The top United Nations diplomat seeking a negotiated end to the Syrian conflict, Staffan de Mistura, has repeatedly pleaded for a humanitarian halt to the fighting in Aleppo and has even offered to escort the militants out of the city.
But Mr. Assad and his subordinates have said they intend to retake all of Aleppo, apparently regardless of the cost in lives and destruction, as he feels increasingly emboldened that the nearly six-year war is moving in his favor.
The Russian forces who have been assisting Mr.
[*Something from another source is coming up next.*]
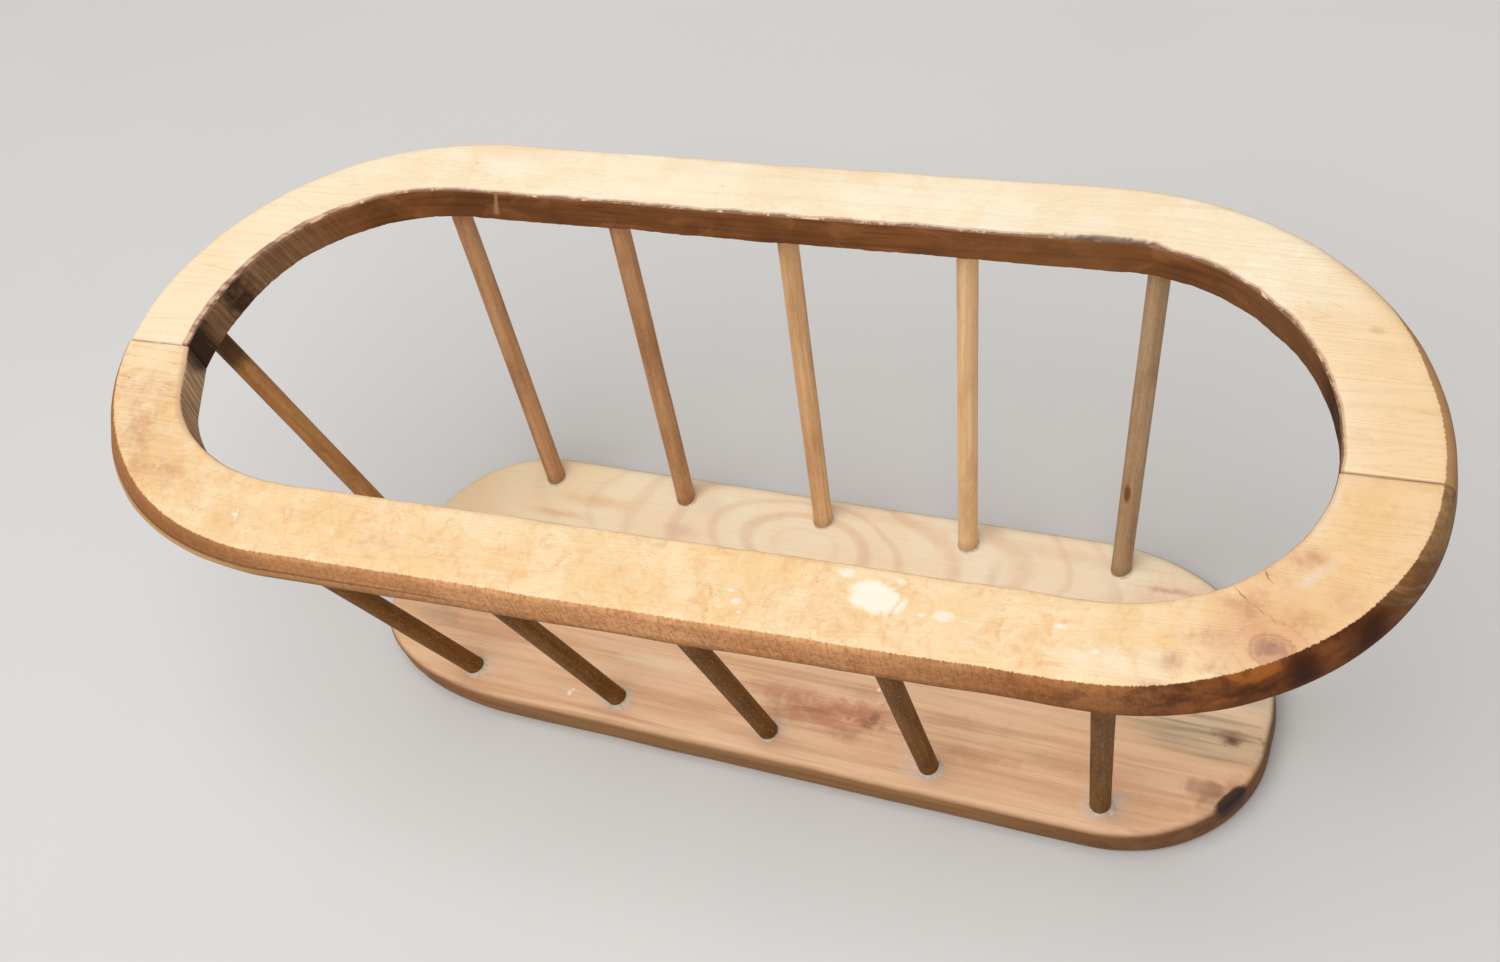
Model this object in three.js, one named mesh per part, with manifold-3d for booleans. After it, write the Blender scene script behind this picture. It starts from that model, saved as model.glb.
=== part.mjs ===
// Oval yarn basket: a board base, a rim sawn in two U-shaped halves, and splayed dowels between.
// Millimetres, +Z up. The base rests on z = 0, its long axis along X, the origin near its middle.
// Front is -Y. The rim is level, but was glued on with a small twist about Z.

import * as THREE from 'three';
import { mergeVertices } from 'three/addons/utils/BufferGeometryUtils.js';
import Module from 'manifold-3d';

// ---- base board: sawn freehand, so its four corners differ and its back edge runs a little askew ----
const BASE = { thick: 16, back: 60.4, backSlope: 0.02 };
// side of the origin, reach from it, and the half-lengths of the quarter ellipse, each along X and Y
const BASE_CORNERS = [
  { side: [1, 1], reach: [184, 60.4], ellipse: [79, 62] }, // back right
  { side: [-1, 1], reach: [187, 60.4], ellipse: [53.4, 52] }, // back left
  { side: [-1, -1], reach: [187, 60.7], ellipse: [68.4, 34.5] }, // front left
  { side: [1, -1], reach: [184, 60.7], ellipse: [57, 49] }, // front right
];
const BASE_EDGE = { top: 4, bottom: 3 }; // round-over radii

// ---- rim: two halves that meet on one straight seam, close to the rim's own X axis ----
const RIM = {
  length: 470, thick: 16, topZ: 181,
  twist: 2.5, // degrees about Z, against the base
  originX: 1.6, originY: -4.2, // the middle of the rim's own axes
  seamLeft: -3.1, seamRight: 0.4, // where the seam meets the two ends, against the X axis
  seamGap: 0.3,
  leftWidth: 26.5, rightWidth: 33, // width of the wood at the two seams
  lean: 1.3, // how far the outer wall leans out from its top edge to its underside
};
const HALF = {
  // depth from the X axis, width of the long rail, ellipse half-length of the outer and inner corner,
  // and how much more the outer wall leans out round the left corner
  front: { side: -1, depth: 83, rail: 29, outerCorner: 94, innerCorner: 63, leftLean: 7 },
  back: { side: 1, depth: 104.5, rail: 25, outerCorner: 119, innerCorner: 81, leftLean: 0 },
};
const RIM_EDGE = { outerTop: 3, innerTop: 2, innerBottom: 3, outerBottom: 2.5 }; // round-over radii

// ---- dowels ----
const DOWEL = { dia: 8, socket: 9, clearance: 0.3 }; // socket: how deep each end sits in its blind hole
// each row: feet on the base top and entries on the rim underside, as middle, pitch and line;
// footStep is how much further back each foot stands than the one to its left
const ROW = {
  front: {
    count: 5, footX: -1.9, footPitch: 66.3, footY: -48.7, footStep: 0,
    rimX: -4.0, rimPitch: 74.2, rimY: -68.5,
  },
  back: {
    count: 5, footX: -10.5, footPitch: 62.7, footY: 48.2, footStep: 1,
    rimX: -4.6, rimPitch: 68.6, rimY: 92.0,
  },
};
const END = {
  left: { foot: [-166.5, -11], rim: [-218.5, 16.5] },
  right: { foot: [166.5, 5], rim: [218.5, 8] },
};

const RIM_UNDER = RIM.topZ - RIM.thick;
const WOOD = { base: 0xd9b48a, front: 0xe9cda2, back: 0xefd9b4, dowel: 0xa9784c };

const wasm = await Module();
wasm.setup();

// ---- mesh helpers ----

// Closed body through a row of equal, convex sections; both end sections are capped flat.
function loft(sections) {
  const n = sections[0].length;
  const pos = [];
  const idx = [];
  for (const s of sections) for (const p of s) pos.push(p.x, p.y, p.z);
  for (let i = 0; i < sections.length - 1; i++) {
    for (let j = 0; j < n; j++) {
      const a = i * n + j, b = i * n + ((j + 1) % n), c = a + n, d = b + n;
      idx.push(a, b, c, b, d, c);
    }
  }
  const cap = (k, flip) => {
    const mid = sections[k].reduce((m, p) => m.add(p), new THREE.Vector3()).divideScalar(n);
    const m = pos.length / 3;
    pos.push(mid.x, mid.y, mid.z);
    for (let j = 0; j < n; j++) {
      const a = k * n + j, b = k * n + ((j + 1) % n);
      idx.push(...(flip ? [m, b, a] : [m, a, b]));
    }
  };
  cap(0, true);
  cap(sections.length - 1, false);
  const g = new THREE.BufferGeometry();
  g.setAttribute('position', new THREE.Float32BufferAttribute(pos, 3));
  g.setIndex(idx);
  return facesOut(g);
}

// Turns the triangles round if the body is inside out.
function facesOut(g) {
  const p = g.attributes.position, ix = g.index.array;
  const [a, b, c] = [0, 1, 2].map(() => new THREE.Vector3());
  let vol = 0;
  for (let i = 0; i < ix.length; i += 3) {
    a.fromBufferAttribute(p, ix[i]); b.fromBufferAttribute(p, ix[i + 1]); c.fromBufferAttribute(p, ix[i + 2]);
    vol += a.dot(b.cross(c));
  }
  if (vol < 0) for (let i = 0; i < ix.length; i += 3) [ix[i], ix[i + 1]] = [ix[i + 1], ix[i]];
  return g;
}

function toSolid(geometry) {
  const bare = new THREE.BufferGeometry();
  bare.setAttribute('position', geometry.attributes.position.clone());
  bare.setIndex([...geometry.index.array]);
  const g = mergeVertices(bare, 1e-4);
  return new wasm.Manifold(new wasm.Mesh({
    numProp: 3,
    vertProperties: new Float32Array(g.attributes.position.array),
    triVerts: new Uint32Array(g.index.array),
  }));
}

function toGeometry(solid) {
  const m = solid.getMesh();
  const g = new THREE.BufferGeometry();
  g.setAttribute('position', new THREE.Float32BufferAttribute(m.vertProperties, 3));
  g.setIndex([...m.triVerts]);
  return g;
}

// Round bar between two points.
function bar(from, to, radius, sides = 32) {
  const axis = to.clone().sub(from);
  const g = new THREE.CylinderGeometry(radius, radius, axis.length(), sides);
  g.applyQuaternion(new THREE.Quaternion().setFromUnitVectors(new THREE.Vector3(0, 1, 0), axis.clone().normalize()));
  const mid = from.clone().add(to).multiplyScalar(0.5);
  return g.translate(mid.x, mid.y, mid.z);
}

const drill = (body, holes) => toGeometry(holes.reduce((s, h) => s.subtract(toSolid(h)), toSolid(body)));

// ---- base board ----

// The board's outline, drawn in by `inset`.
function baseOutline(inset, steps = 14) {
  const pts = [];
  BASE_CORNERS.forEach(({ side, reach, ellipse }, q) => {
    for (let i = 0; i <= steps; i++) {
      const f = (q % 2 ? steps - i : i) / steps * Math.PI / 2;
      const x = side[0] * (reach[0] - ellipse[0] + (ellipse[0] - inset) * Math.cos(f));
      const y = side[1] * (reach[1] - ellipse[1] + (ellipse[1] - inset) * Math.sin(f));
      const askew = BASE.backSlope * x * THREE.MathUtils.clamp(y / BASE.back, 0, 1);
      pts.push(new THREE.Vector2(x, y + askew));
    }
  });
  return pts;
}

// Inset and height of each step up a board edge with its two round-overs.
function edgeSteps(thick, bottom, top, steps = 5) {
  const out = [];
  for (let i = 0; i <= steps; i++) {
    const f = i / steps * Math.PI / 2;
    out.push([bottom * (1 - Math.sin(f)), bottom * (1 - Math.cos(f))]);
  }
  for (let i = 0; i <= steps; i++) {
    const f = i / steps * Math.PI / 2;
    out.push([top * (1 - Math.cos(f)), thick - top * (1 - Math.sin(f))]);
  }
  return out;
}

function baseBoard() {
  return loft(edgeSteps(BASE.thick, BASE_EDGE.bottom, BASE_EDGE.top).map(([inset, z]) =>
    baseOutline(inset).map((p) => new THREE.Vector3(p.x, p.y, z))));
}

// ---- rim ----

// From the rim's own plan to the shared frame.
function rimPoint(x, y, z) {
  return new THREE.Vector3(x, y, z)
    .applyAxisAngle(new THREE.Vector3(0, 0, 1), THREE.MathUtils.degToRad(RIM.twist))
    .add(new THREE.Vector3(RIM.originX, RIM.originY, 0));
}

// The seam's distance from the rim's X axis at a given x.
const seamAt = (x) => (RIM.seamLeft + RIM.seamRight) / 2 + (RIM.seamRight - RIM.seamLeft) * x / RIM.length;

// How far the outer wall leans out at one station of a half. The extra lean round the left corner
// is greatest a third of the way round, and is gone at the seam and where the rail runs straight.
function leanAt(half, part, f) {
  if (part !== 'left') return RIM.lean;
  const turned = THREE.MathUtils.radToDeg(f);
  const away = (turned - 28) / 34.5;
  const fade = THREE.MathUtils.smoothstep(turned, 0, 25) * (1 - THREE.MathUtils.smoothstep(turned, 70, 90));
  return RIM.lean + half.leftLean * Math.exp(-away * away) * fade;
}

// Inner and outer plan points of a half and its lean, from the left seam round to the right seam.
function railStations(half, cornerSteps = 22, straightSteps = 8) {
  const A = RIM.length / 2;
  const outer = { left: A, right: A, depth: half.depth, corner: half.outerCorner };
  const inner = {
    left: A - RIM.leftWidth, right: A - RIM.rightWidth,
    depth: half.depth - half.rail, corner: half.innerCorner,
  };
  const at = (e, part, f) => {
    const startX = e.left - e.corner, endX = e.right - e.corner;
    let x, y;
    if (part === 'left') { x = -startX - e.corner * Math.cos(f); y = e.depth * Math.sin(f); }
    if (part === 'straight') { x = -startX + (endX + startX) * f; y = e.depth; }
    if (part === 'right') { x = endX + e.corner * Math.sin(f); y = e.depth * Math.cos(f); }
    const atSeam = (part === 'left' && f === 0) || (part === 'right' && f === Math.PI / 2);
    return new THREE.Vector2(x, atSeam ? seamAt(x) + half.side * RIM.seamGap / 2 : half.side * y);
  };
  const out = [];
  const add = (part, f) => out.push([at(inner, part, f), at(outer, part, f), leanAt(half, part, f)]);
  for (let i = 0; i < cornerSteps; i++) add('left', i / cornerSteps * Math.PI / 2);
  for (let i = 0; i < straightSteps; i++) add('straight', i / straightSteps);
  for (let i = 0; i <= cornerSteps; i++) add('right', i / cornerSteps * Math.PI / 2);
  return out;
}

// Section across the rail: distance from its inner face, and height, with four round-overs.
function railProfile(width, lean, steps = 4) {
  const { outerTop, innerTop, innerBottom, outerBottom } = RIM_EDGE;
  const corners = [
    [width - outerTop, RIM.topZ - outerTop, outerTop, 0],
    [innerTop, RIM.topZ - innerTop, innerTop, 90],
    [innerBottom, RIM_UNDER + innerBottom, innerBottom, 180],
    [width - outerBottom, RIM_UNDER + outerBottom, outerBottom, 270],
  ];
  return corners.flatMap(([cx, cz, r, start]) => Array.from({ length: steps + 1 }, (_, i) => {
    const f = THREE.MathUtils.degToRad(start + 90 * i / steps);
    const [s, z] = [cx + r * Math.cos(f), cz + r * Math.sin(f)];
    return [s > width / 2 ? s + lean * (RIM.topZ - z) / RIM.thick : s, z];
  }));
}

function rimHalf(half) {
  return loft(railStations(half).map(([inner, outer, lean]) => {
    const across = outer.clone().sub(inner);
    const width = across.length();
    across.normalize();
    return railProfile(width, lean).map(([s, z]) => rimPoint(inner.x + across.x * s, inner.y + across.y * s, z));
  }));
}

// ---- dowels: axis points on the base top (foot) and the rim underside (head) ----

function rowAxes(row) {
  return Array.from({ length: row.count }, (_, i) => {
    const k = i - (row.count - 1) / 2;
    return {
      foot: new THREE.Vector3(row.footX + k * row.footPitch, row.footY + k * row.footStep, BASE.thick),
      head: rimPoint(row.rimX + k * row.rimPitch, row.rimY, RIM_UNDER),
    };
  });
}

const endAxis = (e) => ({
  foot: new THREE.Vector3(...e.foot, BASE.thick),
  head: rimPoint(...e.rim, RIM_UNDER),
});

// Bar along an axis that runs on past the foot and the head by the given lengths.
function barOn({ foot, head }, pastFoot, pastHead, radius) {
  const dir = head.clone().sub(foot).normalize();
  return bar(foot.clone().addScaledVector(dir, -pastFoot), head.clone().addScaledVector(dir, pastHead), radius);
}

const holeRadius = DOWEL.dia / 2 + DOWEL.clearance;
const holeDepth = DOWEL.socket + DOWEL.clearance;
const OPEN = 12; // how far each drilled hole is carried out past the surface
const span = ({ foot, head }) => head.distanceTo(foot);
const baseHole = (axis) => barOn(axis, holeDepth, OPEN - span(axis), holeRadius);
const rimHole = (axis) => barOn(axis, OPEN - span(axis), holeDepth, holeRadius);

const axes = {};
rowAxes(ROW.front).forEach((a, i) => { axes[`dowel_front_${i + 1}`] = a; });
rowAxes(ROW.back).forEach((a, i) => { axes[`dowel_back_${i + 1}`] = a; });
axes.dowel_left_end = endAxis(END.left);
axes.dowel_right_end = endAxis(END.right);

// The end dowels stand in the back half, just behind the seams.
const inFront = Object.entries(axes).filter(([n]) => n.startsWith('dowel_front')).map(([, a]) => a);
const inBack = Object.entries(axes).filter(([n]) => !n.startsWith('dowel_front')).map(([, a]) => a);

// ---- assembly ----

const group = new THREE.Group();
group.name = 'oval_yarn_basket';

function addPart(name, geometry, color, roughness) {
  geometry.computeVertexNormals();
  const mesh = new THREE.Mesh(geometry, new THREE.MeshStandardMaterial({ color, roughness, metalness: 0 }));
  mesh.name = name;
  group.add(mesh);
}

addPart('base_board', drill(baseBoard(), Object.values(axes).map(baseHole)), WOOD.base, 0.6);
addPart('rim_front_half', drill(rimHalf(HALF.front), inFront.map(rimHole)), WOOD.front, 0.55);
addPart('rim_back_half', drill(rimHalf(HALF.back), inBack.map(rimHole)), WOOD.back, 0.55);
for (const [name, axis] of Object.entries(axes)) {
  addPart(name, barOn(axis, DOWEL.socket, DOWEL.socket, DOWEL.dia / 2), WOOD.dowel, 0.65);
}

export default group;
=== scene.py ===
import math

import bpy
import numpy as np
from mathutils import Matrix, Vector, noise


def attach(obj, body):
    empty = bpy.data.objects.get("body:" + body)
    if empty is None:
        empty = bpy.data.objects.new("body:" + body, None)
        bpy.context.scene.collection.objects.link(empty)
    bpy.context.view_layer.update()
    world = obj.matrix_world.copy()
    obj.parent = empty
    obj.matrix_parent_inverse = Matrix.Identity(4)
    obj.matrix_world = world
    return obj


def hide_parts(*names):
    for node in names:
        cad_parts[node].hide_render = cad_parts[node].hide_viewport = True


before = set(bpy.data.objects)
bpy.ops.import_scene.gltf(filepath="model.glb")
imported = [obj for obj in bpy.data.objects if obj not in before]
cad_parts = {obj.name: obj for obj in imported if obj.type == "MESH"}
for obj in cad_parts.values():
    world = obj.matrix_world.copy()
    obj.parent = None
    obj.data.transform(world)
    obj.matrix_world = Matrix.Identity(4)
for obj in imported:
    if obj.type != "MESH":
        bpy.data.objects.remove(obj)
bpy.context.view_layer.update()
scene = bpy.context.scene
MM = 0.001

# -------------------------------------------------- the design's own sizes, mm
BASE = dict(thick=16, back=60.4, slope=0.02, top=4.5, bottom=3)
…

Assad for more than a year have been escalating their bombings against insurgent targets in northern Syria since mid-November.
Syrian state news media reported Saturday that government troops had captured the Hanano district of eastern Aleppo, which was among the first to fall to insurgent control when fighting broke out in the city in 2012.
In another indication of the deprivations confronting residents of eastern Aleppo, the Middle East coordinator of the World Food Program, the United Nations anti-hunger agency, said people had been scrounging through garbage for food scraps since the last rations, delivered in July, were distributed a few weeks ago.
The coordinator, Muhannad Hadi, said in an interview with The Canadian Press that “people are looking through garbage to find something to eat — that’s if they find garbage in Aleppo.”
Mr. Hadi made the remarks during a visit to Ottawa to brief Canadian officials on the Syria crisis.